The official title of this game is “Majesty 2: The Fantasy Kingdom Sim.”
But it is categorized under the RTS genre.
Then which one is it, you ask?
It’s actually little bit of both.
The player gets to run a fantasy kingdom called Ardania using some RTS fundamentals. However, the player does not have control over each unit that has been created. Sounds interesting enough?
If you love the fantasy kingdom themed games, you’re probably interested already. But for Sim and/or RTS fans, we can’t say for sure that you’ll like the game, because it diverges a bit from the traditional RTS or Sim genre. Let us explain.
The goal in this game is to run a successful kingdom; slaying demons while running a successful economy. And like many RTS games, it’ll let the player build and upgrade the buildings necessary to protect the land or enrich the economy. But as we told you before, that’s going to be as far as your control extends; trained units from the buildings you’ve built have their own free will. You can’t make them go here or there. So how do you control them? You give them a “quest” to lure them to do what you want.
Let’s look at an RPG or MMORPG as an example. The objectives and stories are usually progressed through chains of quests, and when the player finishes a quest, he or she is rewarded. Majesty 2 uses this concept, but this time, you’ll be the one giving people the quest, and designating the reward in gold. For instance, if you see a bear running around killing peasants, how do you get rid of them? You flag the bear with a “attack and kill” quest, then set the price of the reward. If you set the reward too low, no one might take on the quest to kill the bear. But if you set the right amount of gold as the reward, perhaps a few warriors and rangers might be interested. The decision of which units participate in the quests are for the AI to decide.
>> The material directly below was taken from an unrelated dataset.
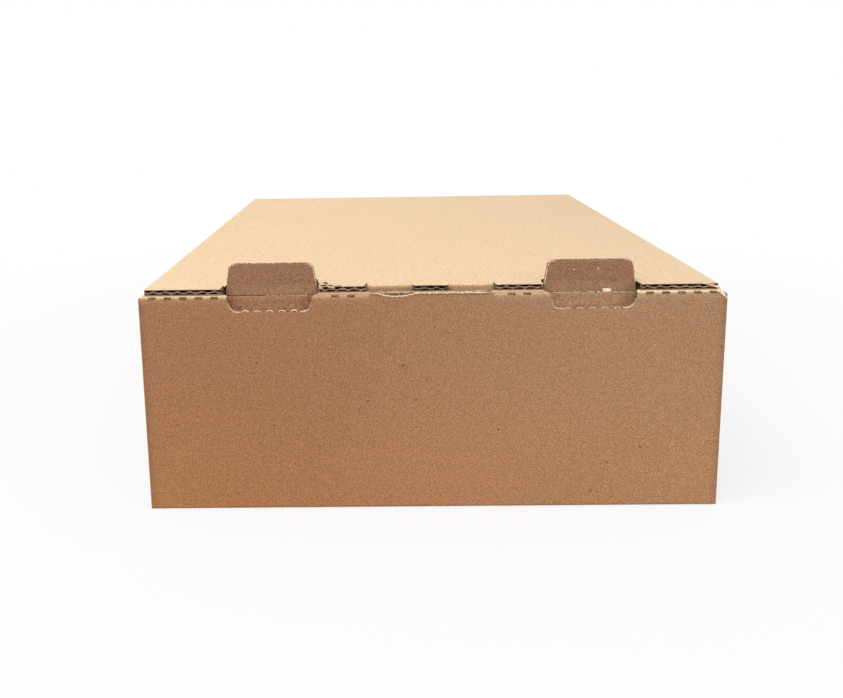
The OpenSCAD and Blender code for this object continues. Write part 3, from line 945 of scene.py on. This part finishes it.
def rough(along: float, seed: float, grain: float = 1.0) -> float:
    """Uneven value from 0 to 1 along an edge, the same on every run.

    Args:
        along: distance along the edge, in metres.
        seed: picks another stretch of the noise.
        grain: size of the unevenness, in millimetres.
    """
    coarse = noise.noise(Vector((along / MM / grain, seed, 0.3)))
    fine = noise.noise(Vector((along / MM / grain * 3.1, seed, 7.7)))
    return min(max(0.5 + 0.75 * coarse + 0.4 * fine, 0.0), 1.0)


@dataclass
class PaperSheet:
    """A thin sheet of paper laid out by a function of two shares from 0 to 1."""

    place: Callable[[float, float], Vector]
    steps: tuple[int, int]
    back: Vector

    def add_to(self, shape: bmesh.types.BMesh) -> None:
        """Adds the sheet to a mesh, with its thickness drawn out along back."""
        across, up = self.steps
        grid = bmesh.ops.create_grid(shape, x_segments=across, y_segments=up, size=0.5)["verts"]
        for vert in grid:
            vert.co = self.place(vert.co.x + 0.5, vert.co.y + 0.5)
        front = list({face for vert in grid for face in vert.link_faces})
        drawn = bmesh.ops.extrude_face_region(shape, geom=front, use_keep_orig=True)["geom"]
        moved = [item for item in drawn if isinstance(item, bmesh.types.BMVert)]
        bmesh.ops.translate(shape, verts=moved, vec=self.back)
        faces = list({face for vert in (*grid, *moved) for face in vert.link_faces})
        bmesh.ops.recalc_face_normals(shape, faces=faces)


def lip(
    outline: Outline, plane: Plane, low: float, reach: float, depth: float, seed: float,
    sag: float = 0.0, span: tuple[float, float] = (0.0, 1.0),
) -> PaperSheet:
    """Torn lip of a liner along an outline, its own sizes in millimetres.

    Args:
        outline: line that the lip follows.
        plane: plane of the outline.
        low: where the lip starts, outward from the outline.
        reach: how far its free edge reaches from there at most.
        depth: how far it lies out of the plane.
        seed: picks the tear.
        sag: how far the free edge bends out of the plane.
        span: shares of the outline between which the lip runs.
    """
    first, last = (share * outline.length for share in span)
    grain, taper, least = 0.9, 12, 0.15

    def place(u: float, v: float) -> Vector:
        along = first + (last - first) * u
        spot, normal = outline.at(along)
        jag = rough(along, seed, grain)
        fade = min(1.0, taper * u, taper * (1 - u))
        spot = spot + normal * (low + v * reach * (least + (1 - least) * jag) * fade) * MM
        return plane.at(spot.x, spot.y, (depth + sag * v * jag) * MM)

    count = max(8, int((last - first) / (0.3 * MM)))
    return PaperSheet(place, (count, 2), plane.out * -0.1 * MM)


@dataclass
class Fuzz:
    """Short paper fibres that stand out of a cut edge, their sizes in millimetres."""

    outline: Outline
    plane: Plane
    depth: tuple[float, float]
    per_mm: float
    length: tuple[float, float] = (0.3, 0.9)
    width: float = 0.05
    inward: bool = False
    seed: int = 1

    def add_to(self, shape: bmesh.types.BMesh) -> None:
        """Adds the fibres, each a thin three-sided spike, to a mesh."""
        chance = random.Random(self.seed)
        plane, width = self.plane, self.width * MM
        sign = -1.0 if self.inward else 1.0
        for _ in range(int(self.outline.length / MM * self.per_mm)):
            spot, normal = self.outline.at(chance.uniform(0, self.outline.length))
            length = chance.uniform(*self.length) * MM
            root = plane.at(spot.x, spot.y, chance.uniform(*self.depth) * MM)
            lean = plane.across * chance.uniform(-0.9, 0.9) + plane.up * chance.uniform(-0.5, 0.5)
            ahead = (plane.across * normal.x + plane.up * normal.y) * sign
            aim = (ahead + lean * 0.8 + plane.out * chance.uniform(-0.5, 0.1)).normalized()
            turn = aim.to_track_quat("Z", "Y").to_matrix().to_4x4()
            bmesh.ops.create_cone(
                shape, cap_ends=True, segments=3, radius1=width, radius2=width * 0.3,
                depth=length, matrix=Matrix.Translation(root + aim * length * 0.35) @ turn,
            )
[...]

Thankfully, the AI is pretty smart in this game. Of course, the AI can’t read your mind all the time, but this is where the “sim” kicks in. If you were able to control each unit, then it’ll just be another RTS. But getting involved indirectly makes you feel like you’re managing a kingdom as a whole, not just the military.
To make it all happen under your control, you need gold, lots of gold. And this is where the economy system kicks in. How do you make money? You collect taxes from the marketplace, inn, blacksmith and from everyone that lives on your land. You indirectly sell items by making a marketplace, and let them do research of necessary items such as potions or magical accessories that can boost your hero’s abilities. And when you build guilds such as a Warriors Guild or a Rangers Guild, the trained heroes will voluntarily buy the potions from the marketplace as they prepare for upcoming battles. Brilliant!
It may sound like the player isn’t involved too much in the game, but the game proves otherwise. Because the player isn’t in direct control, there may be more micromanagement that needs to be done. Not that it’s going to drive you nuts, but with no direct interaction between the player and the units, players are forced to do extra stuff (like flagging the quests) to keep it busy. Unless you hate this kind of micromanagement, the experience is more pleasant than expected. We really felt like a king running a kingdom, instead of a military commander giving orders to everyone. As far as getting the feel for the controls, the learning curve isn’t too steep at all; if the you invest a good 30 minutes into the tutorial, you won’t have much problem later in the game.
The storyline is very well written. You’ll never get bored thanks to the clever lines from your Royal Adviser, explaining to you why the dragon was named a certain way; “The dragon with blue and gold wings-you know, the one that ate Ted.” And the voice acting is on par with the script. The music is nothing less than a fit, though you’re not gonna be hearing a diverse set of tracks after hours of gameplay. But nonetheless, overall audio quality is great.
The graphics and design is also nothing to complain about. It doesn’t have the latest ‘zOMG SO SHINY WITH AWESOME PHYSICS ENGINE’ graphics, but it runs very smoothly on mid-level PCs, which means that you don’t have to empty your pockets out for video cards to enjoy this game. And yes, there’s also multiplayer modes where you can compete online with people on the internet, or you can choose LAN if you want to play this at a LAN party or with your family members and friends at the same house.
This game is definitely fun, but we don’t know if this is for everyone. Even though I enjoyed it so much, later on you feel like it’s a bit repetitive; doing similar mission objectives, just with different names. And I’m not sure if I’m a good RTS gamer or not, but it feels like the game gets pretty hard later. The game will hook you up with a very forgiving difficulty at first, but it’s probably gonna take you just a little bit more than a few days to see the ending to this one.
But these complaints are only my personal wish to want more out of this awesome game. And even if you slightly enjoy this type of game, I’m sure you’ll be satisfied and have a great time with this game. With a good storyline, witty presentation, visual details and audio that successfully creates a middle age fantasy world atmosphere, you won’t be disappointed by Majesty 2: The Fantasy Kingdom.
Our Score: 8.5 /10
RTS, Sim, they’re all good. At least with Majesty 2.